To do: The lines to be copied run from the one containing "zip(*points))), Vector(map(max, zip(*points)))" to the end of the material below; reproduce them exactly, including both ends, and nothing more.

Available data:
— BEGIN —
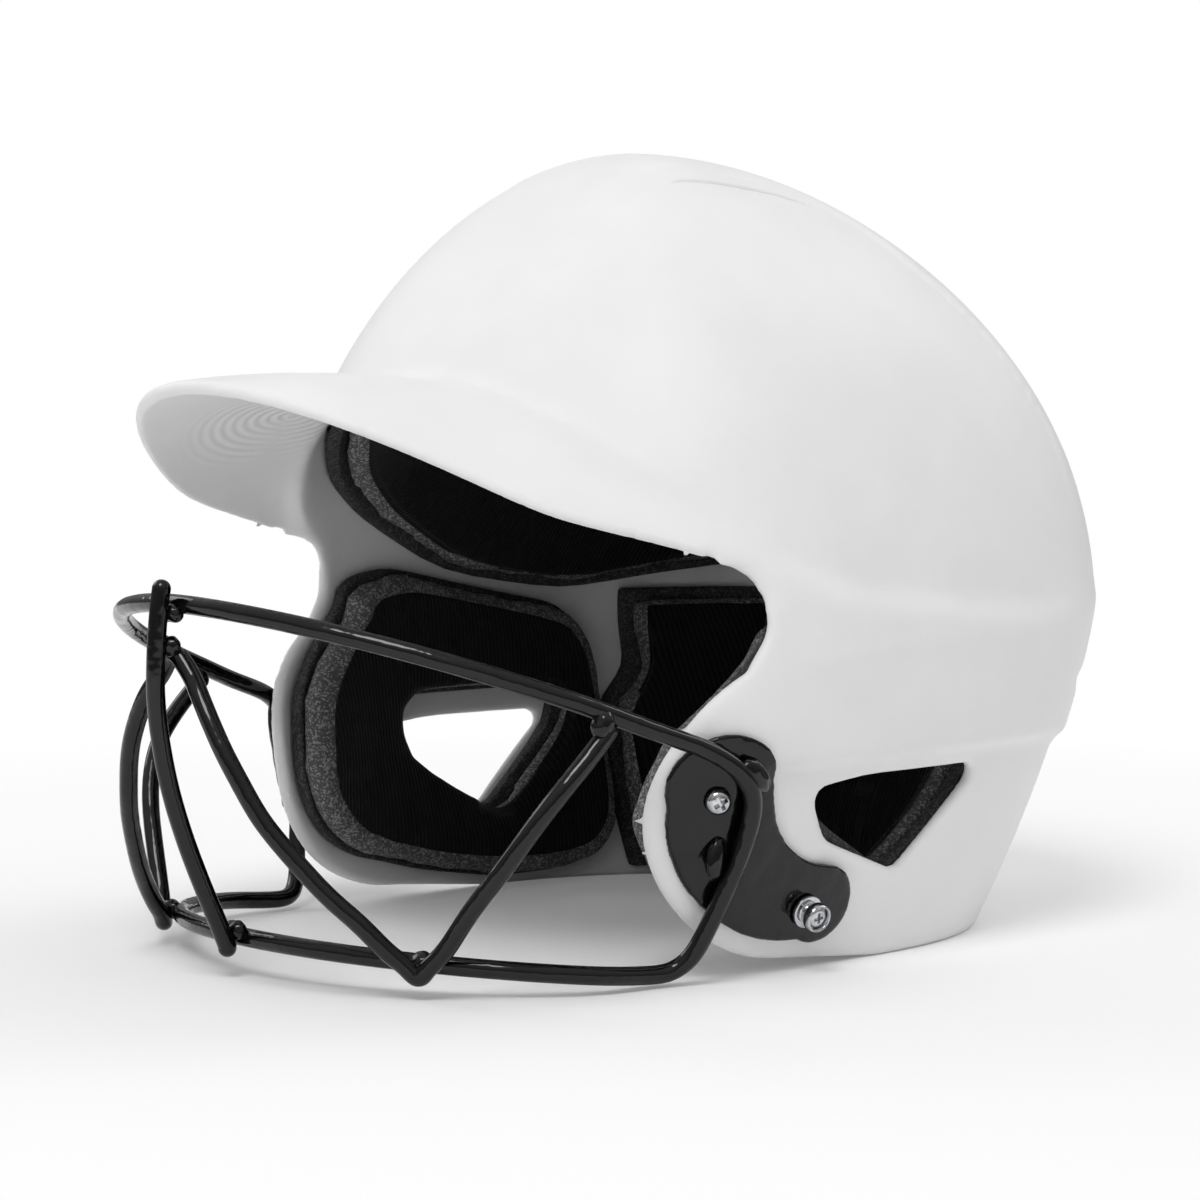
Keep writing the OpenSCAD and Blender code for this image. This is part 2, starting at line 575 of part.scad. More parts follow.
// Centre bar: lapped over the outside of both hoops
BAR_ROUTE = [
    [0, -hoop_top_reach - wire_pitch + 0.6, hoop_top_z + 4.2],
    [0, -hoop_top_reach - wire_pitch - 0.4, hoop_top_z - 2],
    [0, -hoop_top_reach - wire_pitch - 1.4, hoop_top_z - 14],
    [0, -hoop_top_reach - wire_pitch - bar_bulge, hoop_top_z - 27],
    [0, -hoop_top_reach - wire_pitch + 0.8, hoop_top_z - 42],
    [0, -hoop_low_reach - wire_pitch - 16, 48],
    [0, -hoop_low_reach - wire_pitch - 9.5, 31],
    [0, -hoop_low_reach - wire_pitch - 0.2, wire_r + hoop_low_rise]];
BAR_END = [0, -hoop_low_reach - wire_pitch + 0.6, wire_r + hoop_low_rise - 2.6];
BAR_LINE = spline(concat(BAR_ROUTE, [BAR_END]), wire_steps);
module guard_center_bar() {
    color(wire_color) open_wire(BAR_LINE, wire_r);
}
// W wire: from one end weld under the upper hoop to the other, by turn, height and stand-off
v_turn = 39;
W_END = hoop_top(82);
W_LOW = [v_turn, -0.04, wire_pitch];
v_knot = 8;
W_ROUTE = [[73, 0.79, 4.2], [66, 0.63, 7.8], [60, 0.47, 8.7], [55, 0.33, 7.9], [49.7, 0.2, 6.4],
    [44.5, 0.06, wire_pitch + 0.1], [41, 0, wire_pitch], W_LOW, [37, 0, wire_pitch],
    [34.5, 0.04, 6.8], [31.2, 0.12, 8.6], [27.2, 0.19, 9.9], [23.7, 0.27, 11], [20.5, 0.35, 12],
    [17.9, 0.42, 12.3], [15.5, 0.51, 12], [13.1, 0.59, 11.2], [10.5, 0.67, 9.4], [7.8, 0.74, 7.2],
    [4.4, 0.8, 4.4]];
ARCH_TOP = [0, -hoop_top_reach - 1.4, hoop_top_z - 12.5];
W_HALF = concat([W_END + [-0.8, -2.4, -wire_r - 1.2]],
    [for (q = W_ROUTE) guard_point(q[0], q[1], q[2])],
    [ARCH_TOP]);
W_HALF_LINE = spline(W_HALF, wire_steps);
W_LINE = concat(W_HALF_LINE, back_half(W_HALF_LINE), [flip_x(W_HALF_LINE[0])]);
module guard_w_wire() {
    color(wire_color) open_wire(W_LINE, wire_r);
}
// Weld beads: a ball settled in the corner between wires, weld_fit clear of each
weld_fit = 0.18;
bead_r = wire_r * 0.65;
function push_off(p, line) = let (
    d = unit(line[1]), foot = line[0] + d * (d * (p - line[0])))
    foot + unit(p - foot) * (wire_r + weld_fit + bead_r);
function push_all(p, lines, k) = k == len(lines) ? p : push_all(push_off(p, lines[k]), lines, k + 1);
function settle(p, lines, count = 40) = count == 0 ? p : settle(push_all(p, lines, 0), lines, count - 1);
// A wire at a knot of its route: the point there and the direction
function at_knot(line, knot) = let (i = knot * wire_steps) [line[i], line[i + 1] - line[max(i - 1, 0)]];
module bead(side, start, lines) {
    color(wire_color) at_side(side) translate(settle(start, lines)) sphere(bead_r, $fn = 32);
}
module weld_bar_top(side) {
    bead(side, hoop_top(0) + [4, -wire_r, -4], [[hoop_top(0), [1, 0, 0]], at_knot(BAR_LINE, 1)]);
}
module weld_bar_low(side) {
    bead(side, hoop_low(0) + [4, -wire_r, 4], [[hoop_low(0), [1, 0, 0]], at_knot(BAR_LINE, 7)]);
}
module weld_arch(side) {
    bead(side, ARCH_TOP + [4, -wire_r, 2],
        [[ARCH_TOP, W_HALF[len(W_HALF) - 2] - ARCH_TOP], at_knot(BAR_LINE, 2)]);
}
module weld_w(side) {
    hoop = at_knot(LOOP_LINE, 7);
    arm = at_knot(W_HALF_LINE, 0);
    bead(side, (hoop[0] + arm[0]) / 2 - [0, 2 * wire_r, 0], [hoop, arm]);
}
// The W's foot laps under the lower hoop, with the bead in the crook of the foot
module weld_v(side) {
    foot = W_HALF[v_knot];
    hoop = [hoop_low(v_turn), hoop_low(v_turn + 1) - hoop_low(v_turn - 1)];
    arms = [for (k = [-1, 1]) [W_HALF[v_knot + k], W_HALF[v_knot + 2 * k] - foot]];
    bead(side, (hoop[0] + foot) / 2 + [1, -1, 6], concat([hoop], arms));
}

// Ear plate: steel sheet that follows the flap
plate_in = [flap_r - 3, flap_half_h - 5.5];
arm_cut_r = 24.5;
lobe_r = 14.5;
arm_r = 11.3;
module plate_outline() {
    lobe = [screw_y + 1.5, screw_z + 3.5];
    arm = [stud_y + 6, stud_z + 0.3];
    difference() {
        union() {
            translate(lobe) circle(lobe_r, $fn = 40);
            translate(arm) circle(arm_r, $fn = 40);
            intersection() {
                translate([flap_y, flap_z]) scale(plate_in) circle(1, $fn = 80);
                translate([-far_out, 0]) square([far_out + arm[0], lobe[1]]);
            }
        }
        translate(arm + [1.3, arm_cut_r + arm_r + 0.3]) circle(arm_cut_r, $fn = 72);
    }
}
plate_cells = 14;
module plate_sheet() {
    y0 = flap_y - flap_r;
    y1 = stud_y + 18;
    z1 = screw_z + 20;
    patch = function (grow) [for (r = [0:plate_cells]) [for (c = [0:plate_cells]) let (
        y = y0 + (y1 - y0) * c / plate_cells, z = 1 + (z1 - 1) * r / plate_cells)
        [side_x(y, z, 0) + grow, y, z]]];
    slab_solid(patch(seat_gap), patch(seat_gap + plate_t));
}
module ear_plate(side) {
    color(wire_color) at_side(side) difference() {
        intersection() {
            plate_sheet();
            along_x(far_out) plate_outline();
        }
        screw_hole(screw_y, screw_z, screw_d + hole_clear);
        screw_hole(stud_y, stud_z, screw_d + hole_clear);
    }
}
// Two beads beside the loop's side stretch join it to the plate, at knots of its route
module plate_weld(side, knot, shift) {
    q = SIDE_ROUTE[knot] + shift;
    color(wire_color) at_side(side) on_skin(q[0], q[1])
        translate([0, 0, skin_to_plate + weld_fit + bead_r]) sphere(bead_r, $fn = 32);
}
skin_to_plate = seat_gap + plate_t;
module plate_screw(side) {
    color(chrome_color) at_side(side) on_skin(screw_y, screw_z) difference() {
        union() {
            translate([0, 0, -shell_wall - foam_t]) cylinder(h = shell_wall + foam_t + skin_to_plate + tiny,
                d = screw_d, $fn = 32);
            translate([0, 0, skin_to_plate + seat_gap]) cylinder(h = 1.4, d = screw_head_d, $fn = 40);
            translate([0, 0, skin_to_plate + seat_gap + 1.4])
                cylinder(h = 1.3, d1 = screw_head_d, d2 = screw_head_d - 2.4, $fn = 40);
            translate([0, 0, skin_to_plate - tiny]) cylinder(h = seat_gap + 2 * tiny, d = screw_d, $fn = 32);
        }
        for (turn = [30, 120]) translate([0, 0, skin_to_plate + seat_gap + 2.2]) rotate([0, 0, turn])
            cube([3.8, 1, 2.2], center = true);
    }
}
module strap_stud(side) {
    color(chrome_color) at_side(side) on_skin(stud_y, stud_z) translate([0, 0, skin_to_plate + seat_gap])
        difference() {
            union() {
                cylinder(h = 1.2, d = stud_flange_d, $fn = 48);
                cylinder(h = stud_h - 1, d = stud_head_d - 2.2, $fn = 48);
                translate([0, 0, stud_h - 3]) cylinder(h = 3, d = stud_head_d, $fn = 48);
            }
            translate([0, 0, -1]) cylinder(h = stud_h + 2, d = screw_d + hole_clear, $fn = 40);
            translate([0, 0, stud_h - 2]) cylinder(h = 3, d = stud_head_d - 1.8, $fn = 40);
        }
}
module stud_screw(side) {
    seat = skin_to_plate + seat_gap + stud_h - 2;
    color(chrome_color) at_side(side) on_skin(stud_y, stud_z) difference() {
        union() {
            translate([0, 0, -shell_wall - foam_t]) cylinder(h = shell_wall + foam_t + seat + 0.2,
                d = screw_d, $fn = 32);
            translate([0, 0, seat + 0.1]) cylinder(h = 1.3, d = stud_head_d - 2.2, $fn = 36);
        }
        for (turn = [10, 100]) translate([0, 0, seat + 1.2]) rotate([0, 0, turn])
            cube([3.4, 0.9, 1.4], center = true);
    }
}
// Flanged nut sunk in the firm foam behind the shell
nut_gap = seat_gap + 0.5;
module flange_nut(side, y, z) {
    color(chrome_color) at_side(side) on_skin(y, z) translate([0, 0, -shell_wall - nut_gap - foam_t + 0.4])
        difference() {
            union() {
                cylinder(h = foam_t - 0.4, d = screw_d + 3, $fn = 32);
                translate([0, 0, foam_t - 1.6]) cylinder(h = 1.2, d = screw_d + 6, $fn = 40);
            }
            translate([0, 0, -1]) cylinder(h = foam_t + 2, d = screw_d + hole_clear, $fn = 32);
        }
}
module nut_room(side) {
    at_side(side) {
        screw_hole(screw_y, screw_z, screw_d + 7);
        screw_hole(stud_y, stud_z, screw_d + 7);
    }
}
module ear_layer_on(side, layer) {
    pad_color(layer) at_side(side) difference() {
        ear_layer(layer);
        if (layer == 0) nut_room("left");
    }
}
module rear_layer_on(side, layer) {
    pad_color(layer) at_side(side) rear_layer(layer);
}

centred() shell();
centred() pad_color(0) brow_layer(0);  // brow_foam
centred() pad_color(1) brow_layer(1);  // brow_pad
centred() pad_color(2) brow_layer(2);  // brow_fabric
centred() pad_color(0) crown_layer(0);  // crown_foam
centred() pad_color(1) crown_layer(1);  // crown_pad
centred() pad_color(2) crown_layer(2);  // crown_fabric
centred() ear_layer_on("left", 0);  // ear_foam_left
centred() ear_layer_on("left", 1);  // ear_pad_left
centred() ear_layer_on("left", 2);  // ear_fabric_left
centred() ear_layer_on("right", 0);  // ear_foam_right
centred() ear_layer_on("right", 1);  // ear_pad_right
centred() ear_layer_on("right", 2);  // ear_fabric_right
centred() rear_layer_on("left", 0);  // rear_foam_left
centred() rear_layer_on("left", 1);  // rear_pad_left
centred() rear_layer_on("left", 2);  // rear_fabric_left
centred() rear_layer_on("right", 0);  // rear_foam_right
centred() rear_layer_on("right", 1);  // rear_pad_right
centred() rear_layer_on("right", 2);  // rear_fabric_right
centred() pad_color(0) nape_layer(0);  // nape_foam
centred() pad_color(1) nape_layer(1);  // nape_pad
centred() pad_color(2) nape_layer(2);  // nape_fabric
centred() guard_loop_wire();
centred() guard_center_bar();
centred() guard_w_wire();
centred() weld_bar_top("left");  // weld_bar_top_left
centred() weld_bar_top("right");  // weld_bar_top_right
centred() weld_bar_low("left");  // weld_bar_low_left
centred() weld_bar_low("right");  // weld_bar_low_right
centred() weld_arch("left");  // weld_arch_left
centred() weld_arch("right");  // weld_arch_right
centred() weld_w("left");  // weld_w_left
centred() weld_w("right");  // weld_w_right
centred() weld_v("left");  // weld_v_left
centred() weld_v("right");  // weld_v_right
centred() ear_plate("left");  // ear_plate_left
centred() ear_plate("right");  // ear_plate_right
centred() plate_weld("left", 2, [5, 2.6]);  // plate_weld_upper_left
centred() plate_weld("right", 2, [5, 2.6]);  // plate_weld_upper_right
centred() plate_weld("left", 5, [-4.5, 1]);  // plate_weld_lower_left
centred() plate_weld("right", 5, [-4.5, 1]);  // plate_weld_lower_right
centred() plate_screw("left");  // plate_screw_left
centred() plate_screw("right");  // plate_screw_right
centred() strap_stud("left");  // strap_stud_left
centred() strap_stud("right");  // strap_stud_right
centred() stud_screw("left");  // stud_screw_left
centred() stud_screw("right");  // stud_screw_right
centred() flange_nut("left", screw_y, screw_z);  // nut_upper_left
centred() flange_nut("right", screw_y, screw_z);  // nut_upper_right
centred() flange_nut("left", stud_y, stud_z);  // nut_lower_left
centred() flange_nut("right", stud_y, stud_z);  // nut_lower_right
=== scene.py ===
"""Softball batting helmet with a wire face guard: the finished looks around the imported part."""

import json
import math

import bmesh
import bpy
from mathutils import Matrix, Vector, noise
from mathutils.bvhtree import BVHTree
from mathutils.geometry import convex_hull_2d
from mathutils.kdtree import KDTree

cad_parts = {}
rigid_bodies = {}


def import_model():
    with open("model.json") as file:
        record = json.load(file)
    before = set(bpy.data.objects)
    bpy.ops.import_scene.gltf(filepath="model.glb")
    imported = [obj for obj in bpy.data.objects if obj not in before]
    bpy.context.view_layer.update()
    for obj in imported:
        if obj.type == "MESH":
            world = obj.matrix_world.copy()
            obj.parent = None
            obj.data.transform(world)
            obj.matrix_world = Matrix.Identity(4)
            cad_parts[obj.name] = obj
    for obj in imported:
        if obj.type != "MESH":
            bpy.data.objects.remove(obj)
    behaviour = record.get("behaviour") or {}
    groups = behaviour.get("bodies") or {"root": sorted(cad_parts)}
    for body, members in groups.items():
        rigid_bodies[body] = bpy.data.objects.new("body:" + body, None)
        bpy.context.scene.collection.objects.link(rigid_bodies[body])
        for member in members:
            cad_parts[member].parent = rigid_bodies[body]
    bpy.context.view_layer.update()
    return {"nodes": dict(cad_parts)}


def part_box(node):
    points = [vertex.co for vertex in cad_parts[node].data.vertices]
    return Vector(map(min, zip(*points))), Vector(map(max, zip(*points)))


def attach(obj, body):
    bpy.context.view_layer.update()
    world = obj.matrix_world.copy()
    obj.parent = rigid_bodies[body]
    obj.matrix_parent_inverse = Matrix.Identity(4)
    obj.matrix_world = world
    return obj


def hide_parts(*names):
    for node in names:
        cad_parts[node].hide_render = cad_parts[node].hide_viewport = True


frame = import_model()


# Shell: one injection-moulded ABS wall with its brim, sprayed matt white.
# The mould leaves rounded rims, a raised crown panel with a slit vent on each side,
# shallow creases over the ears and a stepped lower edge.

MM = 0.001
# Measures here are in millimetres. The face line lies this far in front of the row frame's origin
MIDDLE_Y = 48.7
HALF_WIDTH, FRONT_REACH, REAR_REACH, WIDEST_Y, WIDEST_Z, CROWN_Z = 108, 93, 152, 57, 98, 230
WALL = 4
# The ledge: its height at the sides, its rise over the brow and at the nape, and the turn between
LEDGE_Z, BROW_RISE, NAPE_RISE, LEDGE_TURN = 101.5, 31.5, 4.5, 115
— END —
Solution to this problem:
    return Vector(map(min, zip(*points))), Vector(map(max, zip(*points)))


def attach(obj, body):
    bpy.context.view_layer.update()
    world = obj.matrix_world.copy()
    obj.parent = rigid_bodies[body]
    obj.matrix_parent_inverse = Matrix.Identity(4)
    obj.matrix_world = world
    return obj


def hide_parts(*names):
    for node in names:
        cad_parts[node].hide_render = cad_parts[node].hide_viewport = True


frame = import_model()


# Shell: one injection-moulded ABS wall with its brim, sprayed matt white.
# The mould leaves rounded rims, a raised crown panel with a slit vent on each side,
# shallow creases over the ears and a stepped lower edge.

MM = 0.001
# Measures here are in millimetres. The face line lies this far in front of the row frame's origin
MIDDLE_Y = 48.7
HALF_WIDTH, FRONT_REACH, REAR_REACH, WIDEST_Y, WIDEST_Z, CROWN_Z = 108, 93, 152, 57, 98, 230
WALL = 4
# The ledge: its height at the sides, its rise over the brow and at the nape, and the turn between
LEDGE_Z, BROW_RISE, NAPE_RISE, LEDGE_TURN = 101.5, 31.5, 4.5, 115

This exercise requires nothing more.